News of his return to Red Bull as a reserve was confirmed by team chief Helmut Marko during the season finale race in Abu Dhabi.
The decision from the eight-time Grand Prix winner to effectively take a year off from the sport before hoping to return to the grid in 2024 has left many legends of the sport baffled.
Ricciardo himself confirmed the move to step back from the constant grind of the Formula 1 world was one he needed to avoid losing his love of the sport.
“As the second half of the season went on, I just needed to step away for a bit, rebuild myself, reset a bit, and also just find the intense love for it,” he told Speedcafe.
“Because, at this level, if you don’t have that, then I’m not doing justice for myself or anyone around me.
“I’m not saying I’ve lost it, but I’m in fear of losing it.”
Ricciardo said he found the process of having to repeatedly pick himself up and dust himself off from difficult races was also wearing him down to the point where he needed a clean break from the sport.
“It just became more and more clear that I couldn’t be doing 24 races next year — it just wasn’t going to, I think, be the right thing for me,” he added.

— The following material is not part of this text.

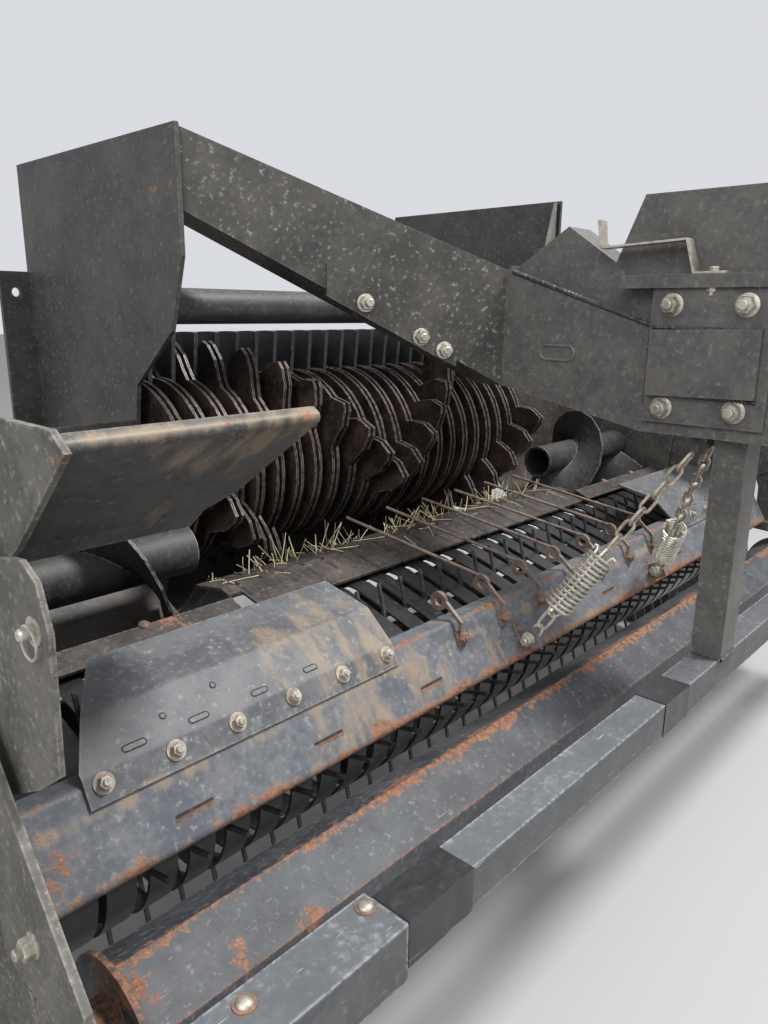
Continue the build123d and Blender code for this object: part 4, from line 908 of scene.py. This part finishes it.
def stripper_bands():
    """Curved bands between the rows of tines, with their two rails."""
    piece = Piece()
    half_span = BAND_COUNT * TINE_PITCH / 2
    spans = []
    for index in range(BAND_COUNT):
        middle = (index + 0.5) * TINE_PITCH - half_span
        spans.append((middle - BAND_WIDTH / 2, middle + BAND_WIDTH / 2))
    spans += [END_BAND_X, (-END_BAND_X[1], -END_BAND_X[0])]
    path = band_path()
    last = len(path) - 1
    for left, right in spans:
        rings = []
        for index, (y, z) in enumerate(path):
            before, after = path[max(index - 1, 0)], path[min(index + 1, last)]
            run = Vector((0.0, after[0] - before[0], after[1] - before[1])).normalized()
            lift = Vector((0.0, run.z, -run.y)) * BAND_T
            start = len(piece.points)
            inner = Vector((0.0, y, z))
            piece.points += [inner + Vector((left, 0, 0)), inner + lift + Vector((left, 0, 0)),
                             inner + lift + Vector((right, 0, 0)), inner + Vector((right, 0, 0))]
            rings.append([start, start + 1, start + 2, start + 3])
        piece.skin(rings)
    section = ((-RAIL / 2, -RAIL / 2), (RAIL / 2, -RAIL / 2), (RAIL / 2, RAIL / 2), (-RAIL / 2, RAIL / 2))
    for y, z in (TOP_RAIL, LOW_RAIL):
        piece.slab((-RAIL_HALF_LENGTH, y, z), (1, 0, 0), (0, 1, 0), section, 2 * RAIL_HALF_LENGTH)
    item = piece.done("reel_bands", "pickup", "bands")
    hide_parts("stripper_bands")


# Chains and springs: distances along a chain are from the eye in the guard's ear to the neck's hook
HOOK = (-1.180, 0.041)
CHAINS = {
    # eye, hook and number of links over the spring
    "right": ((EAR_X["right"], *EAR_PIN), (-0.034, *HOOK), 7),
    "left": ((EAR_X["left"], *EAR_PIN), (0.034, *HOOK), 9),
}
LINK = 0.040
LINK_PITCH = 0.0284
LINK_WIDTH = 0.022
WIRE_R = 0.0029
FIRST_LINK = 0.023
SPRING_START = 0.0634
HOOK_SEAT = 0.0032
LINK_GAP = 0.0004
SHACKLE_MIDDLE = 0.014
SHACKLE_HALF_LENGTH = 0.0165
SHACKLE_HALF_WIDTH = 0.0085
COIL_R = 0.0212
COIL_WIRE_R = 0.0027
COIL_PITCH = 0.0092
COIL_STEPS = 12
COIL_INSET = 0.006
PULL_WIRE_R = 0.0028
PULL_NOSE = ((0.0, 0.001), (0.004, 0.008), (0.020, 0.0125))
PULL_CATCH = ((0.0, 0.0135), (0.0045, 0.0165), (0.0025, 0.0215))


def link_path(centre, along, across):
    """Middle line of an oval link."""
    half_run = LINK / 2 - LINK_WIDTH / 2
    bow = LINK_WIDTH / 2 - WIRE_R
    path = []
    for sign in (1, -1):
        for step in range(9):
            angle = math.radians(-90 + 180 * step / 8)
            path.append(centre + along * (sign * (half_run + bow * math.cos(angle)))
                        + across * (sign * bow * math.sin(angle)))
    return path


def chain_run(name, eye, hook, link_count):
    """Chain from the neck's hook, spring and first link down to the guard's ear."""
    eye, hook = Vector(eye), Vector(hook)
    along = (hook - eye).normalized()
    across = along.cross(Vector((1, 0, 0))).normalized()
    third = along.cross(across)
    run = (hook - eye).length
    spring_end = run - HOOK_SEAT - (LINK + (link_count - 1) * LINK_PITCH) - LINK_GAP
    dice = random.Random(len(name) * 7)
    chain = Piece()
    starts = [FIRST_LINK] + [spring_end + LINK_GAP + number * LINK_PITCH for number in range(link_count)]
    for number, start in enumerate(starts):
        lean = math.radians(dice.uniform(-9, 9))
        wide = third if number % 2 else across
        other = across if number % 2 else third
        wide = wide * math.cos(lean) + other * math.sin(lean)
        chain.tube(link_path(eye + along * (start + LINK / 2), along, wide), WIRE_R, 8, closed=True)
    shackle = [eye + across * (SHACKLE_HALF_WIDTH * math.cos(a))
               + along * (SHACKLE_MIDDLE + SHACKLE_HALF_LENGTH * math.sin(a))
               for a in (math.radians(d) for d in range(-90, 270, 30))]
    chain.tube(shackle, WIRE_R, 8, closed=True)
    spring = Piece()
    length = spring_end - SPRING_START
    steps = round(length / COIL_PITCH) * COIL_STEPS
    coil = []
    for step in range(steps + 1):
        angle = 2 * math.pi * step / COIL_STEPS
        lift = COIL_INSET + (length - 2 * COIL_INSET) * step / steps
        coil.append(eye + along * (SPRING_START + lift) + across * (COIL_R * math.cos(angle))
                    + third * (COIL_R * math.sin(angle)))
    spring.tube(coil, COIL_WIRE_R, 7)
    for wide, bottom, top in ((across, -0.010, length - 0.004), (third, length + 0.010, 0.004)):
        for sign in (-1, 1):
            turned = 1 if top > bottom else -1
            path = [eye + along * (SPRING_START + end + turned * reach) + wide * (sign * out)
                    for end, bends in ((bottom, PULL_NOSE), (top, PULL_CATCH)) for reach, out in bends]
            spring.tube(path, PULL_WIRE_R, 8)
    chain_piece = chain.done(f"chain_links_{name}", None, "chain")
    spring_piece = spring.done(f"coil_spring_{name}", None, "spring")
    for item, node_name in ((chain_piece, f"chain_{name}"), (spring_piece, f"chain_spring_{name}")):
        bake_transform(item)
        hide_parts(node_name)


# Straw
ROTOR_AXIS = (-0.314, -0.060)
ROTOR_REACH = 0.256  # the stars' radius with a gap
STALK_COUNT = 220
STRAW_X = (-0.53, 0.50)
STANDING_Y = (-0.590, -0.500)
LYING_Y = (-0.63, -0.53)
FLOOR_TOP = -0.245
SHORTEST = 0.006


def stalk_path(place, normal, flat, length, slope, bend):
    """Points of a stalk that rises from its place and bends to one side."""
    side = normal.cross(flat)
    return [place + (normal * 0.0012 + flat * (math.cos(slope) * length * t)
                     + side * (bend * length * t * t) + normal * (math.sin(slope) * length * t))
            for t in (0.0, 0.33, 0.66, 1.0)]


def meets_rotor(path):
    """Whether a point of the path is within the rotor's reach."""
    return any(math.hypot(point.y - ROTOR_AXIS[0], point.z - ROTOR_AXIS[1]) < ROTOR_REACH for point in path)


def straw():
    """Loose stalks on the floor and caught in its slots in front of the rotor."""
    dice = random.Random(23)
    piece = Piece()
    for index in range(STALK_COUNT):
        standing = index % 5 != 0
        x = dice.uniform(*STRAW_X)
        y = dice.uniform(*(STANDING_Y if standing else LYING_Y))
        place, normal = seat("feed_floor", (x, y, ABOVE_FLOOR), (0, 0, -1))
        if place is None:
            place, normal = Vector((x, y, FLOOR_TOP)), Vector((0, 0, 1))
        heading = dice.uniform(0, 2 * math.pi)
        flat = Vector((math.cos(heading), math.sin(heading), 0.0))
        flat = (flat - normal * flat.dot(normal)).normalized()
        length = dice.uniform(0.025, 0.075) if standing else dice.uniform(0.02, 0.07)
        slope = dice.uniform(0.5, 1.3) if standing else 0.02
        bend = dice.uniform(-0.25, 0.25)
        radius = dice.uniform(0.0005, 0.0012)
        path = stalk_path(place, normal, flat, length, slope, bend)
        while length > SHORTEST and meets_rotor(path):
            length *= 0.85
            path = stalk_path(place, normal, flat, length, slope, bend)
        if not meets_rotor(path):
            piece.tube(path, radius, 4)
    piece.done("straw", "frame", "straw")


joint_bolts()
arm_bolts()
deflector_fittings()
guard_fittings()
bar_fittings()
floor_fittings()
side_fittings()
slot_ring()
neck_handle()
neck_welds()
stripper_bands()
for chain_name, (eye_point, hook_point, links) in CHAINS.items():
    chain_run(chain_name, eye_point, hook_point, links)
straw()

# Floor and light
FLOOR_Z = -0.752
FLOOR_COLOUR = (0.36, 0.355, 0.345, 1)
SKY_COLOUR = (0.93, 0.95, 1.0, 1)
SKY_STRENGTH = 0.75


def add_stage():
    """Plain pale floor that reaches the horizon."""
    bpy.ops.mesh.primitive_plane_add(size=60, location=(0, 0, FLOOR_Z))
    floor = bpy.context.object
    floor.name = "stage_floor"
    material = bpy.data.materials.new("stage_floor")
    material.use_nodes = True
    shader = material.node_tree.nodes["Principled BSDF"]
    shader.inputs["Base Color"].default_value = FLOOR_COLOUR
    shader.inputs["Roughness"].default_value = 0.9
    floor.data.materials.append(material)


def add_light(name, location, target, size, power):
    """Soft area lamp aimed at a point."""
    data = bpy.data.lights.new(name, "AREA")
    data.shape = "DISK"
    data.size = size
    data.energy = power
    lamp = bpy.data.objects.new(name, data)
    bpy.context.scene.collection.objects.link(lamp)
    lamp.location = location
    aim = Vector(target) - Vector(location)
    lamp.rotation_euler = aim.to_track_quat("-Z", "Y").to_euler()


add_stage()
add_light("key", (1.4, -3.0, 4.9), (-0.1, -0.9, -0.2), 1.3, 470)
add_light("fill", (-4.0, -2.5, 2.6), (0, -0.8, 0), 3.0, 130)
world = bpy.data.worlds.new("world")
world.use_nodes = True
background = world.node_tree.nodes["Background"]
background.inputs["Color"].default_value = SKY_COLOUR
background.inputs["Strength"].default_value = SKY_STRENGTH
bpy.context.scene.world = world
bpy.context.scene.view_settings.view_transform = "Standard"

“I think it would have just probably worn me out more than anything and it’s at a point where I just felt a little exhausted, where I just needed to slow my year down.
“And at this level of sport that is dangerous — you can’t be operating at 99 per cent.
“So I really felt I was in fear of not being at my best if I did another year.”
Despite his struggles over the past two seasons with McLaren, Ricciardo’s move to Red Bull has former world champion Damon Hill believing he could find himself alongside Max Verstappen on the grid in no time.
Red Bull endured a tumultuous finish to the 2022 season after Verstappen refused to move aside for teammate Sergio Perez.
Hill believes it could only a matter of time before Ricciardo is called up to replace Perez.
“It could be quite an interesting one if you think about the problems they have apparently had between Max and Sergio,” Hill told Sky Sports F1.
“Let’s say the toys go out of the pram and there is some sort of fall out there, Daniel Ricciardo could be in prime position.
“It is his home, and he does owe a lot to Red Bull so he will be very keen to be back in that fold.
“What is it about the prodigal son who returns? He could be in a good position coming back and having learned a lot in other places.
“It can be that you can improve having been somewhere else then returning to the place you started.”
Perez is contracted with Red Bull until the end of the 2024 season, but as we’ve seen with Ricciardo if the team wants to move on, they’ll find a way.
The struggles for Ricciardo at McLaren left pundits across the paddock baffled with nobody able to figure out just how the Aussie had fallen away so sharply.
2016 Formula 1 drivers champion Nico Rosberg was at a loss trying to figure out how Ricciardo went from beating Sebastian Vettel when they were Red Bull teammates, to being off the grid in a short span of time.
“I think Daniel didn’t really have much of a choice [to take the reserve role],” Rosberg said on Sky Sports’ ‘Any Driven Monday‘.
“It’s a difficult one with Daniel. Just two years ago he was the next World Champion, the next big thing, huge hype, and now he’s exiting the sport like that. It’s so tough.
“Difficult to understand also why he was struggling to get that performance out of the car, the performance that we’re used to seeing from him.
“He is the one who beat Sebastian Vettel in the same car, let’s remember that, over the whole season fair and square back at Red Bull.
“He is an awesome driver so strange to understand why the last two years with two completely different cars he wasn’t able to deliver, I don’t understand it.
“And of course, he’ll have a good reset now, a year out, and who knows, maybe he’ll have another chance to get back in.”